When vinegar isn’t enough: add dish soap, then use gentle pressure
Sometimes you’re not dealing with “hard water stains” alone. You’re dealing with hard water stains plus soap scum, body oils, and shampoo residue. That combo can feel like a stubborn, greasy haze that laughs at plain vinegar.
In that case, dish soap helps because it breaks up oils so the vinegar can reach the minerals. Many people like a simple dish soap and vinegar mix for shower glass because it tackles both problems in one pass. Southern Living also points out that glass haze is often a mix of deposits, not a single issue, which is why a one-note cleaner can disappoint. Their walkthrough is helpful if you want extra context on what you’re seeing on the door: how to remove hard water stains from glass.
Here’s the fast way to level up your results without turning this into a weekend project:
- Make a thicker spray: Warm a cup of vinegar (not boiling), then add a small squirt of dish soap. Swirl gently. Spray it onto dry glass, especially the worst areas.
- Hold it in place: For heavy buildup, press a vinegar-soaked paper towel or cloth onto the stains for 10 minutes. This keeps the cleaner from sliding off too soon.
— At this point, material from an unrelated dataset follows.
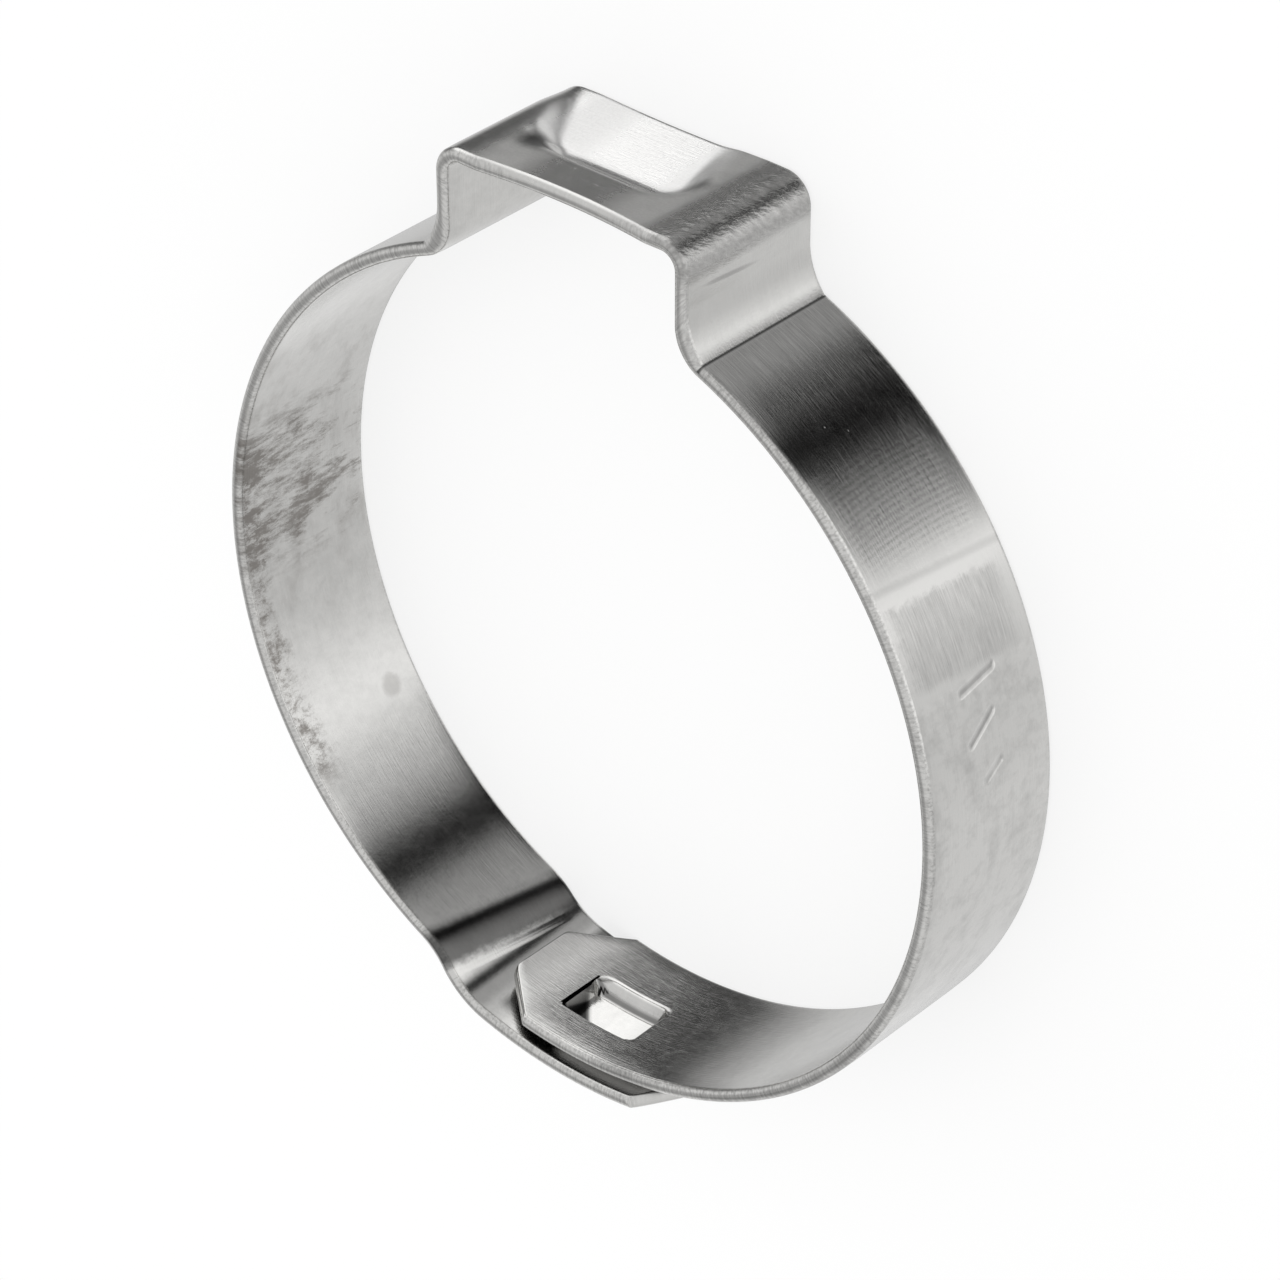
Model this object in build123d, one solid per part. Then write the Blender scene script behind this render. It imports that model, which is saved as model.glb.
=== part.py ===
"""One-ear hose clamp: a single stainless strip rolled into a ring, with its ends hooked together.

The strip is followed from its inner end to its outer end:
  tongue, the inner end, with cut corners and a hook pressed outward,
  ring, right half,
  ear, two legs and a top with a pressed dimple,
  ring, left half,
  joggle, which steps the strip outward by more than its thickness,
  outer end, which lies over the tongue and has a window for the hook.

The ring's axis is +Z, the ring rests on its edge at Z = 0, and the ear points to +Y.
Lengths are in millimetres. Angles are in degrees, counter-clockwise from +X as seen from +Z.
"""
from build123d import *

import os
from math import acos, atan2, cos, degrees, radians, sin, sqrt

# Strip and ring
BAND_WIDTH = 7.0
BAND_THICK = 0.6
RING_BORE = 34.6
EDGE_BREAK = 0.1

# Ear: clear width between its legs, rise of its top above the ring, inner bend radii
EAR_GAP = 10.9
EAR_RISE = 3.15
EAR_BEND = 0.6
SHOULDER_BEND = 1.8

# Dimple: margins on the ear's top, then the length of its sloping sides
DIMPLE_DEPTH = 0.45
DIMPLE_END_MARGIN = 1.0
DIMPLE_TOP_MARGIN = 1.5
DIMPLE_BOTTOM_RUNOUT = 0.9
DIMPLE_END_SLOPE = 1.55
DIMPLE_TOP_SLOPE = 1.6
DIMPLE_BOTTOM_SLOPE = 2.4
DIMPLE_RIM_CORNER = 1.7
DIMPLE_FLOOR_CORNER = 0.6
# Points on the sloping sides, each as a share of the depth and a share of the slope's length
DIMPLE_SLOPE_SHAPE = ((0.15, 0.3), (0.85, 0.7))

# Inward bow of the edges of the ear's top, drawn in by the dimple
DRAW_DEPTH = 0.25
DRAW_END_MARGIN = 0.8

# Tongue: angle of its tip on the ring, width left flat at the tip, length of the cut corners
TONGUE_ANGLE = 254.85
TONGUE_FLAT = 3.3
TONGUE_TAPER = 2.2

# Overlap: clear gap between the layers at the two edges, and the joggle's bend radii
LAP_GAP_BOTTOM = 0.12
LAP_GAP_TOP = 0.65
JOGGLE_PAST_TIP = 0.3
JOGGLE_FIRST_BEND = 1.6
JOGGLE_SECOND_BEND = 2.4
JOGGLE_LEAD = 1.0

# Hook: distance from the tongue's tip, size and height of its pocket, rise above the ring
HOOK_SETBACK = 2.6
HOOK_MOUTH = 0.4
HOOK_LENGTH = 3.9
HOOK_WIDTH = 2.3
HOOK_HEIGHT = 4.05
HOOK_RISE = 0.95
HOOK_WALL = 0.4
HOOK_DRAFT = 0.35
HOOK_CORNER = 0.4
HOOK_CROWN_BREAK = 0.2

# Outer end: room around the hook, strip left past the window, cut corners
WINDOW_CLEARANCE = 0.3
OUTER_MARGIN = 2.1
OUTER_FLAT = 3.6
OUTER_TAPER = 1.7

QUARTER = 90.0
HALF = 180.0
FULL = 360.0

BORE_R = RING_BORE / 2
RIM_R = BORE_R + BAND_THICK
EAR_HALF = EAR_GAP / 2
EAR_IN_Y = RIM_R + EAR_RISE - BAND_THICK
EAR_OUT_Y = EAR_IN_Y + BAND_THICK
FLAT_HALF = EAR_HALF - EAR_BEND
SHOULDER_X = EAR_HALF + SHOULDER_BEND
SHOULDER_Y = sqrt((BORE_R + SHOULDER_BEND) ** 2 - SHOULDER_X**2)
SHOULDER_ANGLE = degrees(atan2(SHOULDER_Y, SHOULDER_X))
SPARE = BAND_THICK


def turn(length, radius):
    """Angle that a length takes up on a circle."""
    return degrees(length / radius)


def joggle_turn(step):
    """Angle of a joggle: two tangent bends between the ring and a circle one step larger."""
    first = BORE_R + JOGGLE_FIRST_BEND
    second = BORE_R + step - JOGGLE_SECOND_BEND
    apart = JOGGLE_FIRST_BEND + JOGGLE_SECOND_BEND
    return degrees(acos((first**2 + second**2 - apart**2) / (2 * first * second)))


HOOK_TOP = RIM_R + HOOK_RISE
STEP_BOTTOM = BAND_THICK + LAP_GAP_BOTTOM
STEP_TOP = BAND_THICK + LAP_GAP_TOP
JOGGLE_END = TONGUE_ANGLE + turn(JOGGLE_PAST_TIP, RIM_R)
SPLIT_ANGLE = JOGGLE_END - joggle_turn(max(STEP_BOTTOM, STEP_TOP)) - turn(JOGGLE_LEAD, RIM_R)
HOOK_START = TONGUE_ANGLE + turn(HOOK_SETBACK, BORE_R)
HOOK_FRONT = HOOK_START + turn(HOOK_MOUTH, BORE_R)
HOOK_MIDDLE = HOOK_START + turn(HOOK_LENGTH / 2, BORE_R)
HOOK_BACK = HOOK_START + turn(HOOK_LENGTH + HOOK_WALL, BORE_R)
WINDOW_START = HOOK_FRONT - turn(WINDOW_CLEARANCE, RIM_R)
WINDOW_END = HOOK_BACK + turn(WINDOW_CLEARANCE, RIM_R)
OUTER_ANGLE = WINDOW_END + turn(OUTER_MARGIN, RIM_R)


def polar(radius, angle):
    """Point at a radius and angle from the ring's axis."""
    return (radius * cos(radians(angle)), radius * sin(radians(angle)))


def arc(centre, radius, start, end):
    """Arc between two angles, either way round."""
    return CenterArc(centre, radius, start, end - start)


def strip_face(line):
    """Flat face between a line of the strip at the bore side and the same line at the rim side."""
    inner = line(0.0)
    outer = line(BAND_THICK)
    caps = [Line(inner[0] @ 0, outer[0] @ 0), Line(inner[-1] @ 1, outer[-1] @ 1)]
    return make_face(inner + outer + caps)


def ring_line(offset):
    """Side view of the tongue, ring and ear, at a distance outside the bore."""
    radius = BORE_R + offset
    leg = EAR_HALF + offset
    shoulder = SHOULDER_BEND - offset
    bend = EAR_BEND + offset
    bend_y = EAR_IN_Y - EAR_BEND
    return [
        arc((0, 0), radius, TONGUE_ANGLE, FULL + SHOULDER_ANGLE),
        arc((SHOULDER_X, SHOULDER_Y), shoulder, HALF + SHOULDER_ANGLE, HALF),
        Line((leg, SHOULDER_Y), (leg, bend_y)),
        arc((FLAT_HALF, bend_y), bend, 0, QUARTER),
        Line((FLAT_HALF, EAR_IN_Y + offset), (-FLAT_HALF, EAR_IN_Y + offset)),
        arc((-FLAT_HALF, bend_y), bend, QUARTER, HALF),
        Line((-leg, bend_y), (-leg, SHOULDER_Y)),
        arc((-SHOULDER_X, SHOULDER_Y), shoulder, 0, -SHOULDER_ANGLE),
        arc((0, 0), radius, HALF - SHOULDER_ANGLE, SPLIT_ANGLE),
    ]


def outer_face(step, height):
    """Side view of the joggle and the outer end at one height."""
    start = JOGGLE_END - joggle_turn(step)
    first = polar(BORE_R + JOGGLE_FIRST_BEND, start)
    second = polar(BORE_R + step - JOGGLE_SECOND_BEND, JOGGLE_END)
    lean = degrees(atan2(second[1] - first[1], second[0] - first[0]))
    swing = (lean - start - HALF) % FULL - FULL

    def line(offset):
        return [
            arc((0, 0), BORE_R + offset, SPLIT_ANGLE, start),
            arc(first, JOGGLE_FIRST_BEND - offset, start + HALF, start + HALF + swing),
            arc(second, JOGGLE_SECOND_BEND + offset, start + swing, JOGGLE_END),
            arc((0, 0), BORE_R + step + offset, JOGGLE_END, OUTER_ANGLE),
        ]

    return Pos(0, 0, height) * strip_face(line)


def break_edges(body):
    """Take the sharp corner off the edges that run along the strip."""
    ends = body.faces().filter_by(Axis.Z)
    low = ends.sort_by(Axis.Z)[0]
    high = ends.sort_by(Axis.Z)[-1]
    return chamfer(low.edges() + high.edges(), EDGE_BREAK)


def cut_corners(body, radius, angle, flat, taper, side):
    """Cut both corners off an end of the strip. The strip runs from its end to the given side."""
    drop = (BAND_WIDTH - flat) / 2
    spare = SPARE / taper
    foot = (-side * spare * taper, BAND_WIDTH - drop - spare * drop)
    tip = (side * (taper + spare * taper), BAND_WIDTH + spare * drop)
    top = [foot, tip, (foot[0], tip[1])]
    bottom = [(along, BAND_WIDTH - height) for along, height in top]
    outward = (*polar(1, angle), 0)
    along = (*polar(1, angle + QUARTER), 0)
    plane = Plane(origin=(*polar(radius, angle), 0), x_dir=along, z_dir=outward)
    for corner in (top, bottom):
        wedge = extrude(make_face(Polyline(*corner, close=True)), amount=radius / 4, both=True)
        body -= plane * wedge
    return body


def pressed_form(plane, sections):
    """Solid through rounded rectangles on parallel planes. Each gives a height, size, centre and corner."""
    faces = []
    for height, length, width, shift, corner in sections:
        outline = RectangleRounded(length, width, corner)
        faces.append((plane * Pos(0, shift, height) * outline).face())
    return loft(faces, ruled=True)


def hook_sections(low, high, grow):
    """Sections of the hook between two radii: narrower outward, with a broken edge round the crown."""
    sections = []
    for radius, inset in ((low, 0), (high - HOOK_CROWN_BREAK, 0), (high, HOOK_CROWN_BREAK)):
        lean = HOOK_DRAFT * (radius - BORE_R) / (HOOK_TOP - BORE_R)
        length = HOOK_LENGTH + 2 * (grow - lean - inset)
        width = HOOK_WIDTH + 2 * (grow - lean - inset)
        sections.append((radius, length, width, HOOK_HEIGHT, HOOK_CORNER + grow))
    return sections


def press_hook(tongue):
    """Press the hook out of the tongue: a hood with a closed back and an open front."""
    outward = (*polar(1, HOOK_MIDDLE), 0)
    along = (*polar(1, HOOK_MIDDLE + QUARTER), 0)
    plane = Plane(origin=(0, 0, 0), x_dir=along, z_dir=outward)
    hood = pressed_form(plane, hook_sections(BORE_R + BAND_THICK / 4, HOOK_TOP, HOOK_WALL))
    hollow = pressed_form(plane, hook_sections(BORE_R - SPARE, HOOK_TOP - HOOK_WALL, 0))
    front = HOOK_MOUTH - HOOK_LENGTH / 2
    behind = plane * Pos(front + HOOK_LENGTH, HOOK_HEIGHT, BORE_R) * Box(2 * HOOK_LENGTH, BAND_WIDTH, BORE_R)
    return tongue + (hood & behind) - hollow


def cut_window(outer_end):
    """Cut the window that the hook stands in, with the same clearance all round."""
    width = HOOK_WIDTH + 2 * (HOOK_WALL + WINDOW_CLEARANCE)
    section = Pos(RIM_R, 0, HOOK_HEIGHT) * Rot(90, 0, 0) * Rectangle(BAND_WIDTH, width)
    room = revolve(section, axis=Axis.Z, revolution_arc=WINDOW_END - WINDOW_START)
    return outer_end - Rot(0, 0, WINDOW_START) * room


def dimple_solid(surface_y):
    """The dimple's shape below a flat surface: it dips gently, then steeply, then gently to its floor."""
    rim_length = 2 * (FLAT_HALF - DIMPLE_END_MARGIN)
    sections = []
    for dip, run in ((0, 0), *DIMPLE_SLOPE_SHAPE, (1, 1)):
        low = run * DIMPLE_BOTTOM_SLOPE - DIMPLE_BOTTOM_RUNOUT
        high = BAND_WIDTH - DIMPLE_TOP_MARGIN - run * DIMPLE_TOP_SLOPE
        length = rim_length - 2 * run * DIMPLE_END_SLOPE
        corner = DIMPLE_RIM_CORNER + run * (DIMPLE_FLOOR_CORNER - DIMPLE_RIM_CORNER)
        sections.append((-dip * DIMPLE_DEPTH, length, high - low, (low + high) / 2, corner))
    plane = Plane(origin=(0, surface_y, 0), x_dir=(-1, 0, 0), z_dir=(0, 1, 0))
    return pressed_form(plane, sections)


def draw_edge(height, side):
    """Round bar that bows one edge of the ear's top inward."""
    half = FLAT_HALF - DRAW_END_MARGIN
    radius = (half**2 + DRAW_DEPTH**2) / (2 * DRAW_DEPTH)
    centre = height + side * (radius - DRAW_DEPTH)
    middle = (EAR_IN_Y + EAR_OUT_Y) / 2
    return Pos(0, middle, centre) * Rot(90, 0, 0) * Cylinder(radius, EAR_RISE)


def press_dimple(body):
    """Press the dimple into the ear's top, with its underside standing out by the same amount."""
    slab = Pos(0, EAR_IN_Y, BAND_WIDTH / 2) * Box(EAR_GAP, EAR_RISE, BAND_WIDTH)
    body += dimple_solid(EAR_IN_Y) & slab
    body -= dimple_solid(EAR_OUT_Y)
    body -= draw_edge(BAND_WIDTH, 1)
    body -= draw_edge(0, -1)
    return body


def make_ring():
    """Tongue, ring and ear, one height all through."""
    return extrude(strip_face(ring_line), amount=BAND_WIDTH)


def make_outer_end():
    """Joggle and outer end, a little further out at the top edge than at the bottom edge."""
    return loft([outer_face(STEP_BOTTOM, 0).face(), outer_face(STEP_TOP, BAND_WIDTH).face()], ruled=True)


def make_band():
    """The whole clamp."""
    ring = make_ring()
    ring = cut_corners(ring, RIM_R, TONGUE_ANGLE, TONGUE_FLAT, TONGUE_TAPER, 1)
    outer_end = make_outer_end()
    outer_end = cut_corners(outer_end, RIM_R, OUTER_ANGLE, OUTER_FLAT, OUTER_TAPER, -1)
    outer_end = cut_window(outer_end)
    band = break_edges(ring + outer_end)
    return press_hook(press_dimple(band))


clamp_band = make_band()
print("solids", len(clamp_band.solids()), "volume", round(clamp_band.volume, 2))
print("overlap", round(WINDOW_START, 2), round(OUTER_ANGLE, 2), "split", round(SPLIT_ANGLE, 2))


os.makedirs("parts", exist_ok=True)
export_step(clamp_band, "parts/clamp_band.step")
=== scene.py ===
from math import acos, atan2, cos, degrees, pi, radians, sin, sqrt

import bmesh
import bpy
import numpy as np
from bpy.props import FloatProperty, FloatVectorProperty, PointerProperty
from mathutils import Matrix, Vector


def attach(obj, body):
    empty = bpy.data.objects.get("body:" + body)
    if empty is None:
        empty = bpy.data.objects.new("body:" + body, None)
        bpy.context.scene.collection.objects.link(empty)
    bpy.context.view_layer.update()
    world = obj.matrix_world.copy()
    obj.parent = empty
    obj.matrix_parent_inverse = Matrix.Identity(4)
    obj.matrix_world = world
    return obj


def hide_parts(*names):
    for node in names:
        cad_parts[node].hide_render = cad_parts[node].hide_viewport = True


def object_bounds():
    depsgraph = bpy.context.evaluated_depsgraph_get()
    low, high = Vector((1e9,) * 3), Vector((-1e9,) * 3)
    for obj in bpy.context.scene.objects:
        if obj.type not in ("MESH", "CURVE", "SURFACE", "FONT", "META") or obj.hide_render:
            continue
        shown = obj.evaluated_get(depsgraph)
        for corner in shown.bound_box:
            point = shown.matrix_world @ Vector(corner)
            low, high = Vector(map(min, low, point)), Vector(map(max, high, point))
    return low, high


bl_info = {
    "name": "One-ear hose clamp",
    "version": (1, 0, 0),
    "blender": (4, 5, 0),
    "location": "View3D > Sidebar > Hose Clamp",
    "description": "A stainless one-ear hose clamp, its steel finish and a plain studio",
    "category": "Add Mesh",
}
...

- Use “polite” abrasion: If a few spots still cling, use a non-scratch sponge. Keep the pressure light and the surface wet. Avoid steel wool or harsh scouring pads, since scratches make future staining worse.
- Rinse longer than you think: Soap residue can cause new haze. Rinse until the glass feels squeaky clean, then dry.

Photo by Gustavo Fring
A few caution notes save headaches later. Don’t use vinegar on natural stone (like marble or travertine) near the shower, since acid can etch it. If your shower has stone trim, protect it with painter’s tape, or switch to a stone-safe cleaner. Also, if you’re renting, skip anything aggressive that could scratch glass or damage metal finishes.
For more natural-method detail and good reminders about surface safety, this step-by-step guide is a solid reference: remove hard water stains naturally.
Keep shower glass clear with a 60-second after-shower routine
The real secret to keeping shower glass clear is boring, which is why it works. If you stop minerals from drying on the glass, you don’t have to keep fighting them later. Think of it like brushing teeth, small effort, big payoff.
Start with one habit: squeegee the glass after each shower. It takes about 30 seconds once it’s routine. Follow with a quick towel wipe along the bottom edge, since that’s where water likes to camp out and leave a crusty line.
To make prevention easier, it helps to match the habit to your schedule. Here’s a simple way to think about it:
| Routine | Time | What it prevents | Best for |
|---|---|---|---|
| Squeegee after every shower | 30 to 60 seconds | Fresh spots, drip lines | Busy households |
| Quick towel dry on edges | 20 seconds | Bottom-track buildup | Sliding doors |
| Weekly vinegar mist and wipe | 5 minutes | Early haze, light scum | Anyone with hard water |
| Monthly deep clean (soap + vinegar) | 15 to 25 minutes | Heavy film and dullness | Glass that clouds fast |
The takeaway is simple: the daily squeegee keeps you from needing the monthly workout.
If stains reappear quickly no matter what you do, your water may be very hard. Long term, a whole-home softener can reduce mineral deposits across bathrooms and appliances. This explainer on what hard water does to glass and fixtures gives helpful context: hard water stains on glass shower doors.
Prevention isn’t about perfection. It’s about making “clear glass” the default again.
Conclusion
To remove hard water stains fast, dissolve minerals first (vinegar), then tackle oils (dish soap), and finish by drying the glass. After that, a quick squeegee habit keeps the problem from restarting. Your shower door doesn’t need constant attention, it needs a simple system you’ll actually use tomorrow.